The method as claimed in claim 13,
wherein said block of material (500') has the form of a parallelepiped, all adjacent block faces (501', 502', 503') of which being substantially mutually perpendicular,
wherein the cutting (402) is performed at a cutting angle relative to one (502') of the a block faces,
said cutting angle (α) being equal to said angle (α) at which the longitudinal axis (203) is to intersect the first face (201).
A block of material (500) presenting a plurality of channels (202), the block (500) being formed of
a plurality of stacked corrugated sheets (107) having substantially the same size,
characterized in that the block of material (500) has the form of a parallelepiped presenting two adjacent faces (501, 502) intersecting at an angle (α) that is less than 90 degrees.
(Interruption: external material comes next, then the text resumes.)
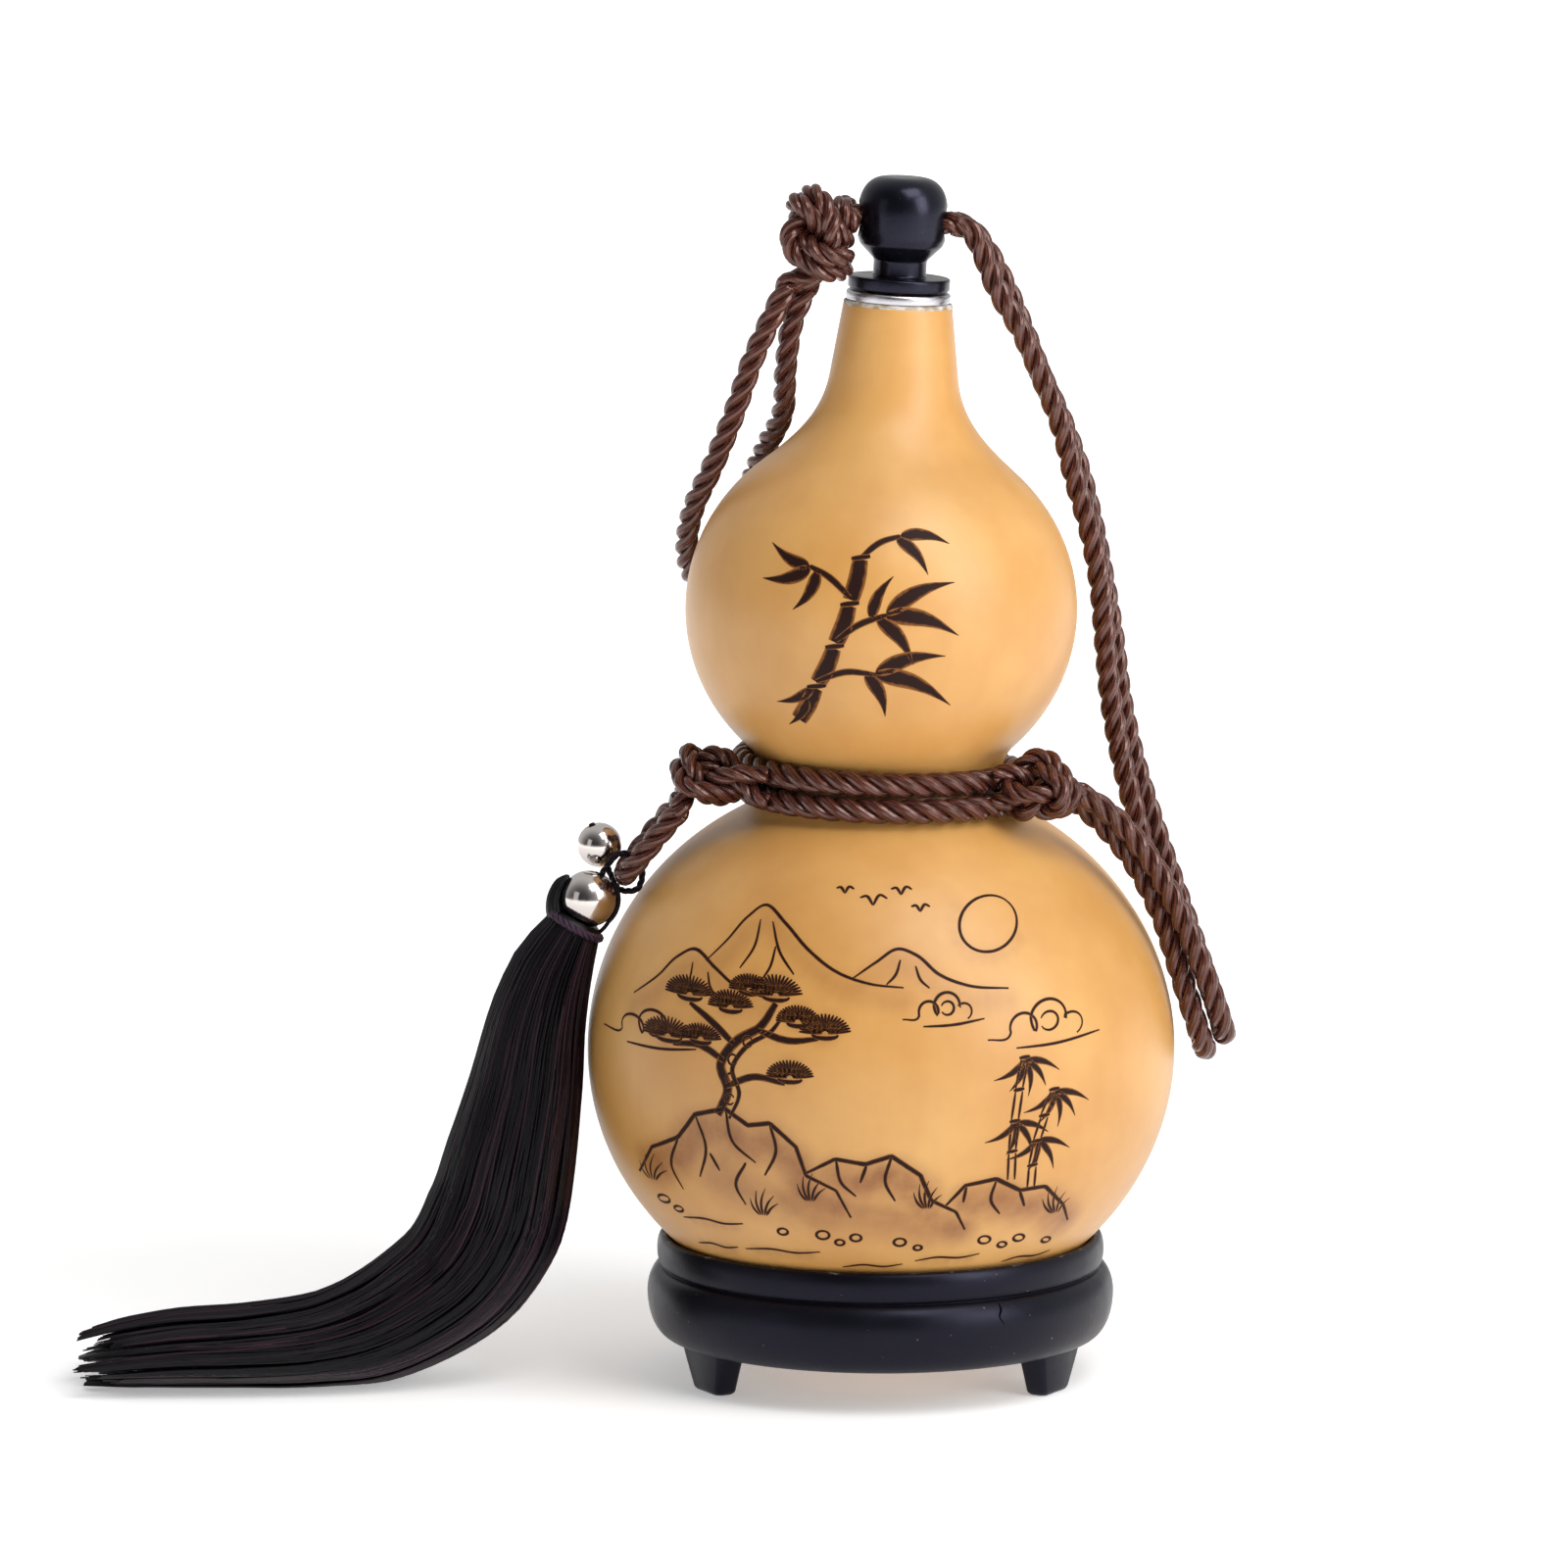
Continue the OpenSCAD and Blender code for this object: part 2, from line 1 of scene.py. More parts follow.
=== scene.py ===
# %% [markdown]
# # A gourd water bottle on its stand
#
# The bottle is a dried gourd with a black turned stopper, a twisted carrying cord, two metal beads and
# a long yarn tassel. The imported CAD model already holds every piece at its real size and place. Here
# each piece gets its finish, and the soft pieces are modelled again as what they are made of: plies,
# knots and yarn. The lengths below are millimetres, and `MM` turns them into Blender's metres.

# %% Load the frame
import math

import bpy
import numpy as np
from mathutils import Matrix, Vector
from mathutils.bvhtree import BVHTree


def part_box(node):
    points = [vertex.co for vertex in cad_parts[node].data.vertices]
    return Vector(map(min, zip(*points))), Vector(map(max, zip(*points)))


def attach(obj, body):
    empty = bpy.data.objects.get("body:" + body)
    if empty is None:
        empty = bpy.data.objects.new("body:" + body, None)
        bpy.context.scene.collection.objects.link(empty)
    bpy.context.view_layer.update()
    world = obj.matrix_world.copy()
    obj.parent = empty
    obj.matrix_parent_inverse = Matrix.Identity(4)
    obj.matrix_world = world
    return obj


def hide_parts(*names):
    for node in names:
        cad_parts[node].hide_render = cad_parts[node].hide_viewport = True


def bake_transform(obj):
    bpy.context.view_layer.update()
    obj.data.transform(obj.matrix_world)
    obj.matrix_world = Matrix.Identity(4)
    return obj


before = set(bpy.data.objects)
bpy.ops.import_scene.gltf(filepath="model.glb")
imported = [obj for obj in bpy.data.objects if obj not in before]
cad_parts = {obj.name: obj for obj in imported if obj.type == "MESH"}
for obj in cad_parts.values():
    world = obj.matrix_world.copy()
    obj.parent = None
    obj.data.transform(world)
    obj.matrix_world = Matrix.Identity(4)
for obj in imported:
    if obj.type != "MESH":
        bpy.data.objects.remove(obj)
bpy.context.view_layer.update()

MM = 0.001

# %% [markdown]
# ## Helpers for every piece
#
# Colours are picked as sRGB hex values from a colour card, but a shader mixes linear light, so one
# function converts them. One small function adds a shader node with its settings and its links.

# %% Colour and node helpers
def linear(hex_colour):
    """An sRGB colour such as "#D9A55C" as the linear RGBA that shaders use."""
    parts = [int(hex_colour[i:i + 2], 16) / 255 for i in (1, 3, 5)]
    return [c / 12.92 if c <= 0.04045 else ((c + 0.055) / 1.055) ** 2.4 for c in parts] + [1]


def add_node(tree, kind, settings=(), links=()):
    """Adds a node. settings are sockets, properties or a ramp's stops. links are what feeds its sockets."""
    node = tree.nodes.new(kind)
    for name, value in dict(settings).items():
        if name == "stops":
            for stop, (position, colour) in zip(node.color_ramp.elements, value):
                stop.position, stop.color = position, linear(colour)
        elif isinstance(name, int) or name in node.inputs:
            node.inputs[name].default_value = value
        else:
            setattr(node, name, value)
    for name, (source, output) in dict(links).items():
        tree.links.new(source.outputs[output], node.inputs[name])
    return node


def new_material(name, settings):
    """A material with its Principled shader set: returns the material, its tree and the shader."""
    material = bpy.data.materials.new(name)
    material.use_nodes = True
    tree = material.node_tree
    shader = tree.nodes["Principled BSDF"]
    for socket, value in settings.items():
        shader.inputs[socket].default_value = value
    print("Material:", name)
    return material, tree, shader


# %% [markdown]
# A piece is a smooth mesh made from points and faces. It is told which body of the CAD model it moves
# with. Some materials read a number at each point of a mesh, such as how dark it is burnt, so a second
# helper stores those.

# %% Mesh helpers
def make_piece(name, points, faces, material, body, uvs=None):
    """A smooth mesh from points in mm. It rides on its body."""
    mesh = bpy.data.meshes.new(name)
    mesh.from_pydata((np.asarray(points, float) * MM).tolist(), [], [list(face) for face in faces])
    mesh.materials.append(material)
    mesh.shade_smooth()
    if uvs is not None:
        layer = mesh.uv_layers.new(name="UVMap")
        layer.data.foreach_set("uv", np.asarray(uvs, np.float32).ravel())
    piece = bpy.data.objects.new(name, mesh)
    bpy.context.scene.collection.objects.link(piece)
    if body:
        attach(piece, body)
    print(f"{name}: {len(mesh.polygons)} faces")
    return piece


def store(piece, name, values):
    """Stores a number at each point of a piece, for its material to read."""
    numbers = piece.data.attributes.new(name, "FLOAT", "POINT").data
    numbers.foreach_set("value", np.asarray(values, np.float32))


# %% [markdown]
# ## Camera
#
# The photograph looks straight at the front from a little above, from about two metres away, so its
# lines hardly converge. One pixel of its 1600 is 0.2 mm at the bottle, which gives the lens. The
# camera tilts down to the middle of the picture, and its shift stays at zero.

# %% Camera
photo_width = 1600
mm_per_pixel = 0.1997
stand_axis_pixel = 899
ground_pixel = 1412
camera_distance = 2000
camera_height = 424.7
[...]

The block of material (500) as claimed in claim 16, further comprising substantially flat sheets (108) interleaved between the stacked corrugated sheets (107),
The block of material (500) as claimed in claim 16 or 17, wherein the block is substantially formed of a wood fiber based material, such as paper or cardboard.
A method for manufacturing a block of material (500), the method comprising the steps of:
stacking a plurality of corrugated sheets (107) of substantially the same size to form a block (500) comprising a plurality of channels (202), each channel (202) having a longitudinal axis (203),
characterized in that
the corrugated sheets (107) are offset relative each other, such that the block of material (500) forms a parallelepiped presenting two adjacent block faces (501, 502) intersecting at an angle (α) that is less than 90 degrees.
The method as claimed in claim 19, wherein the stacking comprises stacking said plurality of corrugated sheets (107) interleaved with a plurality of substantially flat sheets (108).
The method as claimed in claim 20, wherein each corrugated sheet (107) is pre-attached to a respective one of said substantially flat sheets (108) before being stacked to form the block of material (500).